Grocholewski, who has worked in the Vatican since 1972, has been prefect of the Holy See’s supreme tribunal, the Apostolic Signatura, since October 1998. Before that he served as the tribunal’s secretary. He is also a consultant to the Papal Council for Legislative Texts.

Grocholewski has a doctorate in canon law from the Gregorian University and has lectured on the subject at the Lateran University.

Sources told NCR that Grocholewski speaks English well and has traveled in the United States, largely for meetings of canon law societies. He holds honorary citizenships from Trenton and Princeton, N.J.

The chairman of the Polish church’s influential Catholic Education Commission, Bishop Edward Materski of Radom, Poland, told NCR the appointment would be important in helping to apply Polish catechesis models worldwide.

“This has been the only country in the world providing systematic catechetical training for young people,” said Materski, whose commission supervises the work of two Catholic universities, 350 colleges and around 50,000 state school catechists in Poland.

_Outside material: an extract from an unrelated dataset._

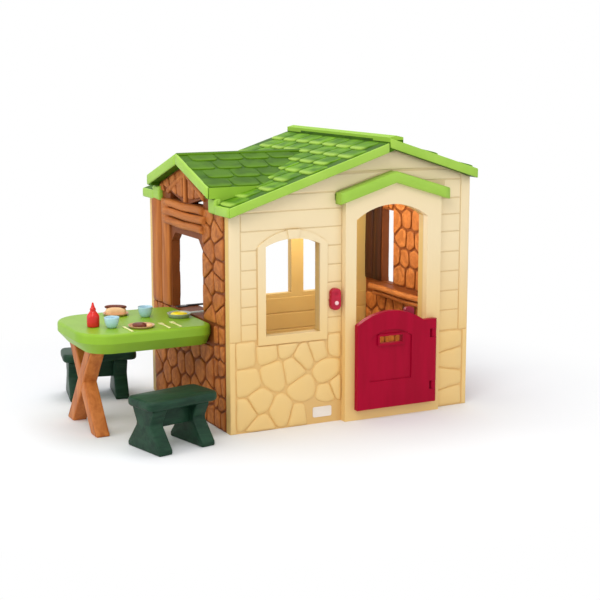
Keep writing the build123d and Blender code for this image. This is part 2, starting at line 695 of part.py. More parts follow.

However, Materski said he was unsure whether the new prefect has any educational experience. “Our commission has had no contacts with him,” he said.

Although the new prefect also belongs to the Scientific Commission of Poland’s church-owned Catholic University of Lublin, a staffer told NCR Nov. 16 she was unaware of any contacts.

Fr. John Renken, president of the Canon Law Society of America, praised Grocholewski as “one of the greatest canonical minds in the church today.” Renken also said he was unaware of any credentials Grocholewski might possess as an educator.

NCR staff contributed to this report.